— START DATASET RECORDS —

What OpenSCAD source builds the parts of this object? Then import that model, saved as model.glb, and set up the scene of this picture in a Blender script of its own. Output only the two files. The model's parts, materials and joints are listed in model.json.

— END DATASET RECORDS —
— START DATASET RECORDS —

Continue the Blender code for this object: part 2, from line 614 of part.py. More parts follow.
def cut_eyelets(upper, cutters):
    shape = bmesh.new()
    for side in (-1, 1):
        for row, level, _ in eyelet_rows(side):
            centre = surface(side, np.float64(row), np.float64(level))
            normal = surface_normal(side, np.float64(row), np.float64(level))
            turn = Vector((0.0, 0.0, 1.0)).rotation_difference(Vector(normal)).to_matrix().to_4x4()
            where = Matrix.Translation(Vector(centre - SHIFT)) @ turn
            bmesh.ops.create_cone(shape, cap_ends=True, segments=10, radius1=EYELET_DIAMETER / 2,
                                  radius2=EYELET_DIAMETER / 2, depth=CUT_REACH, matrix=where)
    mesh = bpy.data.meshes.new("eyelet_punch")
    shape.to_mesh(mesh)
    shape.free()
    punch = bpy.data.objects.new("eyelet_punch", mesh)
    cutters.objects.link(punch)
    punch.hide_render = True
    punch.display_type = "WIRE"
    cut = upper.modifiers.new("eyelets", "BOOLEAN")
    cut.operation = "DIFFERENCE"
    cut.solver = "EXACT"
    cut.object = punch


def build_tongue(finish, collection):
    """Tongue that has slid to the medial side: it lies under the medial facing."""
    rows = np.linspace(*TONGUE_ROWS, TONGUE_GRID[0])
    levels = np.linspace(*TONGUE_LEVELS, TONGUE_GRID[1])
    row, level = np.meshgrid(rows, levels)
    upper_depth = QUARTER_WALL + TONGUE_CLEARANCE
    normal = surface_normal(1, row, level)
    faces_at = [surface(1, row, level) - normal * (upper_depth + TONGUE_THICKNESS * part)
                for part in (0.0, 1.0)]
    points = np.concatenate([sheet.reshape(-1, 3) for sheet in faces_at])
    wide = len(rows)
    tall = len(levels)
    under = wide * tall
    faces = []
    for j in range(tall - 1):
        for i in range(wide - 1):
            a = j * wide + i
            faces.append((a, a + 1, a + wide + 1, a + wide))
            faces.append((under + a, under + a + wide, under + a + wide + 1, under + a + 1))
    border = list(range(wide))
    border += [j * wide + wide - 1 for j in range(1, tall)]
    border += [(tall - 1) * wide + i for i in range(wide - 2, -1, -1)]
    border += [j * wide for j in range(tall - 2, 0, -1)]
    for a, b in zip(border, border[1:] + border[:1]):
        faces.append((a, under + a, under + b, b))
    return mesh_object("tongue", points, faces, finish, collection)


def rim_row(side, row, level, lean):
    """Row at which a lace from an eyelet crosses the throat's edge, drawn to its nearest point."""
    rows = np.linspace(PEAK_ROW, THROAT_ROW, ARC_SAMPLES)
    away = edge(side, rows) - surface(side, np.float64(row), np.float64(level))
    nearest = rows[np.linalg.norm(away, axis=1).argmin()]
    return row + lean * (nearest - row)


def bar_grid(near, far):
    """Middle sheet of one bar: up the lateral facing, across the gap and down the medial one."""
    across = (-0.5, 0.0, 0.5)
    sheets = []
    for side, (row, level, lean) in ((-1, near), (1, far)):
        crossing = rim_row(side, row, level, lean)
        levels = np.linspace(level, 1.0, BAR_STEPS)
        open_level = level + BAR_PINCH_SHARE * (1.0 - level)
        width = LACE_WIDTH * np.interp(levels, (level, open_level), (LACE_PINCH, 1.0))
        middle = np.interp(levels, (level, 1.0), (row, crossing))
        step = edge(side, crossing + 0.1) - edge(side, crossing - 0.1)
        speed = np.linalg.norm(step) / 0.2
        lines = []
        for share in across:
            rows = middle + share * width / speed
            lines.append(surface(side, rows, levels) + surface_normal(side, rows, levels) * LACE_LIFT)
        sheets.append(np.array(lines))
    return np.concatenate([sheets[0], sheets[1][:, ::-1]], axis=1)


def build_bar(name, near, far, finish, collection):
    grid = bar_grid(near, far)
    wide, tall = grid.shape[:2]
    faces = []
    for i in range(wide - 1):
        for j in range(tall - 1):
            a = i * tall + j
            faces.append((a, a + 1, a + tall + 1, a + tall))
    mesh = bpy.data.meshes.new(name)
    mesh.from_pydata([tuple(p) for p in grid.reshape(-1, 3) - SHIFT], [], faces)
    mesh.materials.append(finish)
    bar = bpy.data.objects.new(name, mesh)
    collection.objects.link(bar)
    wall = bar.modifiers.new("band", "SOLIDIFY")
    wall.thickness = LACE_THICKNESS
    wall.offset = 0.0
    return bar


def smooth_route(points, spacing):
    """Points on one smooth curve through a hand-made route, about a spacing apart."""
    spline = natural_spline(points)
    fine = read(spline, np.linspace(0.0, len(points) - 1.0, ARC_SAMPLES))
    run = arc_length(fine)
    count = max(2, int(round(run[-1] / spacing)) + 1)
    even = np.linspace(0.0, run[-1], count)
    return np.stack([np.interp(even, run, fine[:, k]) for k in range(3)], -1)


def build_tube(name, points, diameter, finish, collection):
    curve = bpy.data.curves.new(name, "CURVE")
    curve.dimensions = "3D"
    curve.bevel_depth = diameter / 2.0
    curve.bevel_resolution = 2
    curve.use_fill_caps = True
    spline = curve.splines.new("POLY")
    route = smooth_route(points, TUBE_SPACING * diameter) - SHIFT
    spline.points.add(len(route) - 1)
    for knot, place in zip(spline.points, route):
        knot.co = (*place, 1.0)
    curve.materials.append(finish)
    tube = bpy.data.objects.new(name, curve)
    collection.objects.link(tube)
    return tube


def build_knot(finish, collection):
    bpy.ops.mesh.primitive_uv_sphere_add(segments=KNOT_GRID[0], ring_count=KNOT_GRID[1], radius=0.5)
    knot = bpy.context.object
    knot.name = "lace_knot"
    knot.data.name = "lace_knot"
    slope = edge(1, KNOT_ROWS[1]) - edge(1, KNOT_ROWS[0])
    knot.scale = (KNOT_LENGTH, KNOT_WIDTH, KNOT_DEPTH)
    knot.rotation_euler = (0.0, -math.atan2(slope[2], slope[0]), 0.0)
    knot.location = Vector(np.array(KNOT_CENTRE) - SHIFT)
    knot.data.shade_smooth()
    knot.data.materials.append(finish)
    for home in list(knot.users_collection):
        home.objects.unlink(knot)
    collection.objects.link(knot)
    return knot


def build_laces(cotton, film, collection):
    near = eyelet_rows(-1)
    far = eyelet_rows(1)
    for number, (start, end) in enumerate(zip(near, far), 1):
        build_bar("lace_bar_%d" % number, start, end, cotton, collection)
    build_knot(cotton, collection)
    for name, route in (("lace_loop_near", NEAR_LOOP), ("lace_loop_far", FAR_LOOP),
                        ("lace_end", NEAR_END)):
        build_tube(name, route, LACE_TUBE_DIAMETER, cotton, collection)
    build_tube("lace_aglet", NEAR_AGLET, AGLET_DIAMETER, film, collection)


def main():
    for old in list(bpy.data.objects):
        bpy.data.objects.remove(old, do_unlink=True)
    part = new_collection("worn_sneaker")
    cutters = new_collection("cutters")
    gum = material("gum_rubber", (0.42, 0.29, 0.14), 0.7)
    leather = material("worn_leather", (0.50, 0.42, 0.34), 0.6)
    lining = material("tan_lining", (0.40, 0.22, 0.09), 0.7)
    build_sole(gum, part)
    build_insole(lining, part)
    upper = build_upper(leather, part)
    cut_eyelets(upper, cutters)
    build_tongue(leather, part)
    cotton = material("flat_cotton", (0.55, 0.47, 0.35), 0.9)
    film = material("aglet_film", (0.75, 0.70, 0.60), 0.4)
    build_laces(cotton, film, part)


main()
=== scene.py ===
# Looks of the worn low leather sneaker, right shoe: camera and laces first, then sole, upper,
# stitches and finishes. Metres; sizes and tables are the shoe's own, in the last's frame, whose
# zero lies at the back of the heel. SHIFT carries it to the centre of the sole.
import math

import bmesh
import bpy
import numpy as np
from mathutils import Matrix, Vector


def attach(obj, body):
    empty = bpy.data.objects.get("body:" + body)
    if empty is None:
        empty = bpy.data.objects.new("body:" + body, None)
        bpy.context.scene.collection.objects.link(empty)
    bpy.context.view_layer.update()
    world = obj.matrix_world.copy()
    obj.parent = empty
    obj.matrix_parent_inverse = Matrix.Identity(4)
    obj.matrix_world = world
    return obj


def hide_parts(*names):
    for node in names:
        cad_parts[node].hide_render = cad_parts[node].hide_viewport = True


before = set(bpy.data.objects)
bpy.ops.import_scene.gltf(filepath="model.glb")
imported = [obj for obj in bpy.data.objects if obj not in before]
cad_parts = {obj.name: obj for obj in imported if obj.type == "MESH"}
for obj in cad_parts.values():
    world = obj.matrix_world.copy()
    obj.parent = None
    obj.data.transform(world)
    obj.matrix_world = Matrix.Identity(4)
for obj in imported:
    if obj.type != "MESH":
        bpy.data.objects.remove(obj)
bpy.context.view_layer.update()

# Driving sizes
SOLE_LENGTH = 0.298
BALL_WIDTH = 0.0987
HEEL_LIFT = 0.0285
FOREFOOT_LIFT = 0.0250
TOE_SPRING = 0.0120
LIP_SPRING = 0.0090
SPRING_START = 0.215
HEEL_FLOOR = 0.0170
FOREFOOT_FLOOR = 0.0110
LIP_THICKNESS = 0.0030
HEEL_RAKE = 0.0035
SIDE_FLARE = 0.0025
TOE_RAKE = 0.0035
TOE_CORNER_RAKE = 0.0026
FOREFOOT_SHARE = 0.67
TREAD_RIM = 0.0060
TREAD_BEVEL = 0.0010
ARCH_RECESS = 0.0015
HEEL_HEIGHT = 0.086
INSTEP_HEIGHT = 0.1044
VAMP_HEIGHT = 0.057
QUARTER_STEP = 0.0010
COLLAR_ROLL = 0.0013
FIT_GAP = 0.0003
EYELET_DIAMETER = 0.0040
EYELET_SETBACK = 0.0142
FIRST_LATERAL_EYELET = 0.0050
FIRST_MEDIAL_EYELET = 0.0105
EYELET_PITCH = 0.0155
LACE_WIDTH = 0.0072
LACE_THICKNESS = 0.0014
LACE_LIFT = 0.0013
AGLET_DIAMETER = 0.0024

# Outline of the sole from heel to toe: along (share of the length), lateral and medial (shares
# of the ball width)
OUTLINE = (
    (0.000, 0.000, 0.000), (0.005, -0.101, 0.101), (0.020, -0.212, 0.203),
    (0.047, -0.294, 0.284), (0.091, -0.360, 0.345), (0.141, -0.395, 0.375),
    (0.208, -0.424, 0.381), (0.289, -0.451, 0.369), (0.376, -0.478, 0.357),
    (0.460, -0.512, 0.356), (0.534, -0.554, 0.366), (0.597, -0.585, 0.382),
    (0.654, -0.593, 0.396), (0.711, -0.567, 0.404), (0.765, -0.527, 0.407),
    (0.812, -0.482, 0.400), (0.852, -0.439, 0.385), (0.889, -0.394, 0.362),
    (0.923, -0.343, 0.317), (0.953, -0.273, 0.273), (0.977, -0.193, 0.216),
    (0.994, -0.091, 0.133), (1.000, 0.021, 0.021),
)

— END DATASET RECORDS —
— START DATASET RECORDS —

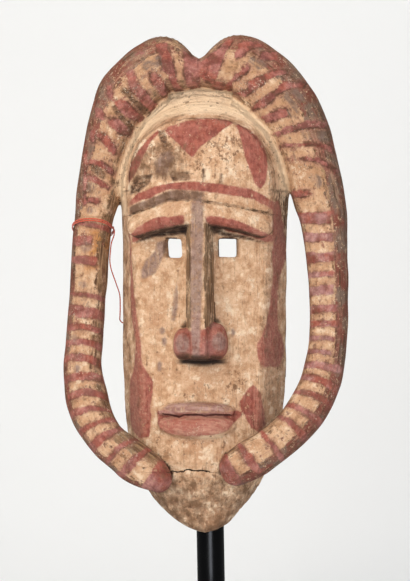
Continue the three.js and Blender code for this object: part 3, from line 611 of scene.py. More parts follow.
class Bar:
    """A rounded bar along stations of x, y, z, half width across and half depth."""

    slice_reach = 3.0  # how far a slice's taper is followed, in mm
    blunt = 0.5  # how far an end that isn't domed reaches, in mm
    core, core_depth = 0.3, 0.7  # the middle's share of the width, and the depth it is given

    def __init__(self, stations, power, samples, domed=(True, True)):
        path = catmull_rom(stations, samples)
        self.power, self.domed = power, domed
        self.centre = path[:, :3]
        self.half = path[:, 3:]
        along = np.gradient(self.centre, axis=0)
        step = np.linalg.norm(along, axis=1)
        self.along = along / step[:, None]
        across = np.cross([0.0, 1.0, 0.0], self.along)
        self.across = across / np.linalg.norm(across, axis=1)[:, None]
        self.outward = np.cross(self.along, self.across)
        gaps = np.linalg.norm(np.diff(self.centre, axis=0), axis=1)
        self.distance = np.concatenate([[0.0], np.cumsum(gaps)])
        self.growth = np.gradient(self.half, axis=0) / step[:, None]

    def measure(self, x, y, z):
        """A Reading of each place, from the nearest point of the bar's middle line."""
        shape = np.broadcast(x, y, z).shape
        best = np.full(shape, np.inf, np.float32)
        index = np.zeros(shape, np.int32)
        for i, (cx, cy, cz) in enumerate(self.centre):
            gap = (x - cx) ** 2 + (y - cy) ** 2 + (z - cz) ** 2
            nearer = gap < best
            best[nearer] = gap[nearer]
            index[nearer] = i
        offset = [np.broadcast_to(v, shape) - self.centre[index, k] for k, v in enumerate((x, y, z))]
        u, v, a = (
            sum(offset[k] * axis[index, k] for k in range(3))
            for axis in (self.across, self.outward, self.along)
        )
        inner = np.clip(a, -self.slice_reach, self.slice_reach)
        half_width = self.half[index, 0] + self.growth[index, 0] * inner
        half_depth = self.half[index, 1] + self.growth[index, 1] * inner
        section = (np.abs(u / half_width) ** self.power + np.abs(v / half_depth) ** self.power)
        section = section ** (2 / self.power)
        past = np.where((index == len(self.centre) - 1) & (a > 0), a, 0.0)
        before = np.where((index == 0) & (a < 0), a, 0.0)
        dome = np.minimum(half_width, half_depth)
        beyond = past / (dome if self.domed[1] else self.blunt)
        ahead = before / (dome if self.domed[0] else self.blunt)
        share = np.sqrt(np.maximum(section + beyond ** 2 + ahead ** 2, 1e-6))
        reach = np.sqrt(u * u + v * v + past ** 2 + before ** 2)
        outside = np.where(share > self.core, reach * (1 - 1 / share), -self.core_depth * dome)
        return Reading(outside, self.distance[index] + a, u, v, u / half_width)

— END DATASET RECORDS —

**JOB**
Using the data above, reproduce exactly the lines from the line that contains "0.70, 0.60), 0.4)" through the line that contains "bpy.data.objects.remove(obj)", including both.

**EXPECTED OUTPUT**
    film = material("aglet_film", (0.75, 0.70, 0.60), 0.4)
    build_laces(cotton, film, part)


main()
=== scene.py ===
# Looks of the worn low leather sneaker, right shoe: camera and laces first, then sole, upper,
# stitches and finishes. Metres; sizes and tables are the shoe's own, in the last's frame, whose
# zero lies at the back of the heel. SHIFT carries it to the centre of the sole.
import math

import bmesh
import bpy
import numpy as np
from mathutils import Matrix, Vector


def attach(obj, body):
    empty = bpy.data.objects.get("body:" + body)
    if empty is None:
        empty = bpy.data.objects.new("body:" + body, None)
        bpy.context.scene.collection.objects.link(empty)
    bpy.context.view_layer.update()
    world = obj.matrix_world.copy()
    obj.parent = empty
    obj.matrix_parent_inverse = Matrix.Identity(4)
    obj.matrix_world = world
    return obj


def hide_parts(*names):
    for node in names:
        cad_parts[node].hide_render = cad_parts[node].hide_viewport = True


before = set(bpy.data.objects)
bpy.ops.import_scene.gltf(filepath="model.glb")
imported = [obj for obj in bpy.data.objects if obj not in before]
cad_parts = {obj.name: obj for obj in imported if obj.type == "MESH"}
for obj in cad_parts.values():
    world = obj.matrix_world.copy()
    obj.parent = None
    obj.data.transform(world)
    obj.matrix_world = Matrix.Identity(4)
for obj in imported:
    if obj.type != "MESH":
        bpy.data.objects.remove(obj)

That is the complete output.